Figure 4. Order of cone, pigment and bristle cell recruitment in the pupal retina

(A–F) An illustration depicting the order in which all non-neuronal cells are recruited into the ommatidium. The photoreceptor clusters are marked in pink and sit below the quartet of cone cells in each panel. See figure 2 for a description of each cell type. Anterior is to the right in each illustration.

Figure 5. Proneural selection of the R8 cell requires refinement of the atonal expression pattern

(A) An illustration documenting the steps in the refinement of the ato expression pattern. Note that Notch is required for the transition from the intermediate group to the R8 equivalence group and that ro refines ato expression with the equivalence group. (B) Description of the genotype of the intermediate group, equivalence group, R8 and R2/5 pair photoreceptor pair. (C) Regulatory circuit between the ro, sens and ato genes within the equivalence group. Anterior is to the right in each illustration.
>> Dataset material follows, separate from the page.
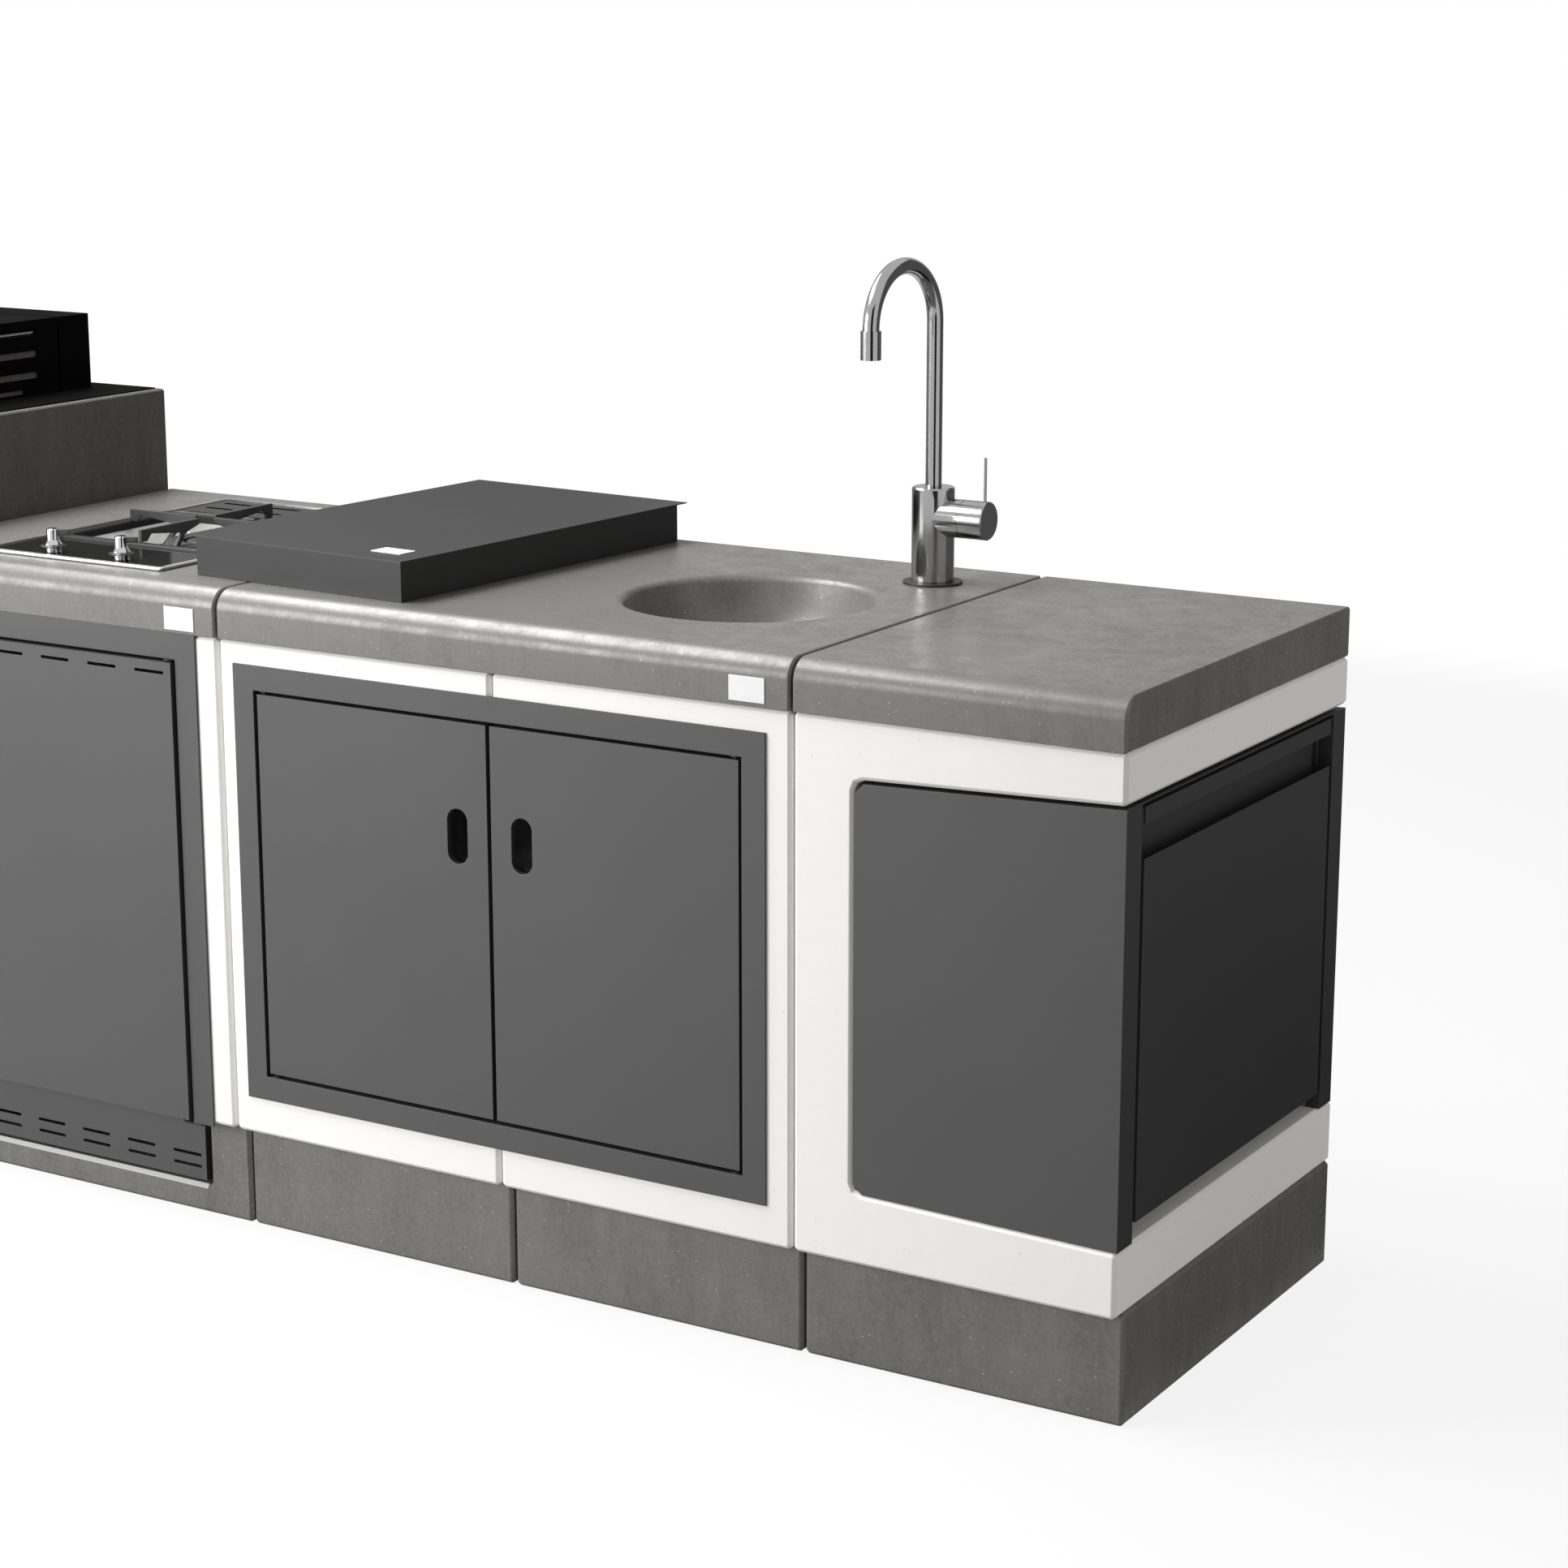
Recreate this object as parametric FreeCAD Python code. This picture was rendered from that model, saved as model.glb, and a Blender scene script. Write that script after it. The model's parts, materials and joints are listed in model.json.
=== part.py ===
import FreeCAD, Part
import math
import os

V = FreeCAD.Vector

# A row of precast concrete modules for cooking outdoors, seen from the front with +X to the right,
# +Y to the back and +Z up. While it is built, X is 0 at the seam left of the corner module, Y is 0
# at the front of the white frames and Z is 0 on the ground. Lengths are in millimetres.

# Row of modules
module_pitch = 450.0
vented_width = 660.0
row_depth = 667.0
seam_gap = 3.0
plinth_height = 148.0
frame_height = 694.0
worktop_thickness = 66.0
plinth_setback = 29.0
concrete_chamfer = 5.0
cut_overrun = 20.0
touch = 0.01

# White frames
corner_wall = 84.0
vented_wall = 60.0
sink_wall = 57.0
corner_top_root = 75.0
corner_top_tip = 63.0
corner_bottom_root = 93.0
corner_bottom_tip = 85.0
sink_top_arm = 58.0
sink_bottom_arm = 82.0
vented_floor = 60.0
vented_floor_setback = 30.0
boss_radius = 20.0
boss_margin_y = 80.0
boss_margin_z = 102.0
opening_corner = 8.0
cabinet_corner = 12.0
liner_top_gap = 12.0

# Worktops
worktop_overhang = 3.5
nose_radius = 28.0
worktop_chamfer = 3.0

# Sink bowl, drain and trap
sink_x = -257.0
sink_back_margin = 345.0
bowl_rim_radius = 170.0
bowl_depth = 140.0
bowl_round = 14.0
bowl_wall = 22.0
bowl_clearance = 3.0
drain_radius = 35.0
drain_seat_depth = 1.0
drain_fit = 0.5
drain_flange_height = 4.0
drain_pipe_radius = 20.0
drain_pipe_wall = 2.0
drain_pipe_length = 52.0
drain_hole_radius = 3.5
drain_hole_ring = 11.5
drain_hole_count = 6
drain_nut_radius = 31.0
drain_nut_height = 12.0
trap_radius = 30.0
trap_height = 92.0
trap_drop = 16.0
trap_outlet_radius = 16.0
trap_outlet_drop = 24.0
trap_nut_radius = 22.0
trap_nut_length = 12.0
trap_nut_gap = 4.0
liner_hole_radius = 24.0

# Tap
tap_x = -104.5
tap_back_margin = 123.5
tap_flange_radius = 40.5
tap_flange_height = 3.0
tap_body_radius = 29.0
tap_body_height = 128.0
tap_body_chamfer = 2.0
tap_pipe_radius = 11.0
tap_pipe_wall = 1.5
tap_socket_depth = 25.0
tap_running_fit = 0.05
spout_arch_radius = 78.0
spout_arch_height = 352.5
spout_turn = 3.5
aerator_radius = 13.6
aerator_height = 37.5
aerator_wall = 2.4
aerator_socket = 8.0
valve_height = 87.5
valve_radius = 26.0
valve_reach = 48.0
handle_gap = 0.5
handle_length = 36.5
handle_round = 1.5
spindle_radius = 6.0
spindle_length = 18.0
lever_radius = 2.0
lever_inset = 6.5
lever_sink = 10.0
lever_top_height = 175.0
shank_radius = 15.0
shank_clearance = 2.0
shank_nut_radius = 27.0
shank_nut_height = 10.0
shank_tail = 16.0

# Steel plate and doors under the sink
sheet = 1.5
sink_front_shift = 4.8
sink_plate_margins = 64.0
sink_plate_low_margin = 53.5
sink_plate_high_margin = 30.5
plate_thickness = 3.0
plate_border = 34.0
plate_fold = 18.0
door_gap = 5.0
door_middle_gap = 6.0
door_recess = 1.5
door_depth = 17.0
pivot_inset = 8.0
pivot_radius = 3.0
pivot_fit = 0.05
pivot_foot_radius = 7.5
pivot_foot_height = 2.0
pivot_engagement = 12.0
finger_slot_width = 32.0
finger_slot_height = 74.0
finger_slot_drop = 222.5
finger_slot_offset = 51.0
finger_collar = 10.0
liner_sheet = 1.2
liner_front = 20.0
liner_back_margin = 27.0
liner_side_gap = 2.0
shelf_drop = 258.0
shelf_lip = 31.0
shelf_back_margin = 107.0

# Vented modules: front plate, door, lower panel and back panel
vented_stile_outer = 38.0
vented_border = 36.0
vented_plate_drop = 3.0
vented_top_border = 37.0
vented_gap = 4.0
vented_door_proud = 5.0
vented_door_depth = 20.0
bracket_thickness = 3.0
bracket_width = 30.0
bracket_depth = 18.0
vent_count = 6
vent_length = 51.7
vent_height = 4.5
vent_pitch = 85.5
vent_drop = 15.0
apron_width = 496.0
apron_low = 48.0
apron_fold = 26.0
apron_flange = 30.0
apron_vent_levels = (84.0, 67.0)
notch_width = 519.0
notch_low = 41.5
notch_slope_drop = 5.8
notch_slope_run = 4.5
notch_round = 9.0
back_vent_rows = 5
back_vent_row_pitch = 22.0
back_vent_drop = 60.0
back_panel_inset = 25.0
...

Figure 6. The EGF Receptor and a combinatorial code of transcription factors govern cell fate decisions

(A) A model of how the Egfr pathway regulates cell fate specification within the ommatidium. The original source of the ligand is the R8. It is secreted and received by neighboring cells. As each cell is recruited into the ommatidium it in turn will generate a new Spi signal and the process repeats itself. At the same time an inhibitory ligand, Argos, is also generated. In situations where Spi and Argos are present at high levels the pathway promotes ommatidial assembly. In cells where Argos found at higher levels than Spi then the pathway blocks differentiation. The downstream effectors of the Egfr pathway (Pnt and Yan) are also differentially expressed and these aid in the promotion and inhibition of differentiation respectively. (B) Schematics depicting the expression patterns of several genes that govern the fate of the outer photoreceptors. Only the photoreceptors and cone cells are depicted. Anterior is to the right in each illustration.

Figure 7. The R7 fails to form in sevenless mutant ommatidia

(A) Light microscope section of an adult wild type retina. Note the presence of seven photoreceptors in each ommatidium. The R8 cell sits below the R7. (B) Light microscope section of an adult sevenless retina. Note that in nearly all ommatidia only six photoreceptors are present. The R7 has been converted into an equatorial cone cell. The R8 is not seen within this plane of field. Note that a single ommatidium has an intact R7 cell (upper left hand corner). Anterior is to the right in both images

Figure 8. Specification of the R7 neuron by the Sevenless signal transduction pathway

(A) An illustration depicting the core of the Sevenless pathway. The small dark blue spheres represent phosphorylation events. (B) Schematics depicting the expression patterns of several genes that control the fate of the R7 photoreceptor. Only the photoreceptors and cone cells are depicted. Anterior is to the right panel B.

Figure 9. Molecular mechanisms of cone and primary pigment cell development

(A) A depiction of the regulatory inputs into the sparkling enhancer of the DPax2 gene. Several transcription factors such as Lz, Su(H), Pnt and Yan are known to bind and are required for proper expression of DPax2 in the cone cells. A recent molecular analysis of the sparkling enhancer has identified additional sequences that are important for the proper functioning of the enhancer (Swanson et al., 2010). The identity of the predicted DNA binding proteins (X, Y, Z) that interact with these sites are still unknown. (B) The source of the ligands for both EGF and Notch receptors are the developing photoreceptors. (C) The Notch pathway controls the fate of the primary pigment cells. The source of the activating ligand is the lens secreting cone cells. Anterior is to the right in panels B and C.

Figure 10. Schematic of phenotypes associated with loss-of-function mutations in genes that govern ommatidial assembly

(A–O) Depictions of the mutant phenotypes associated with each gene that has been discussed within this review. Note that although the R8 cell is not shown in most panels it is present in all mutants save ato in panel B. Anterior is to the right in each illustration.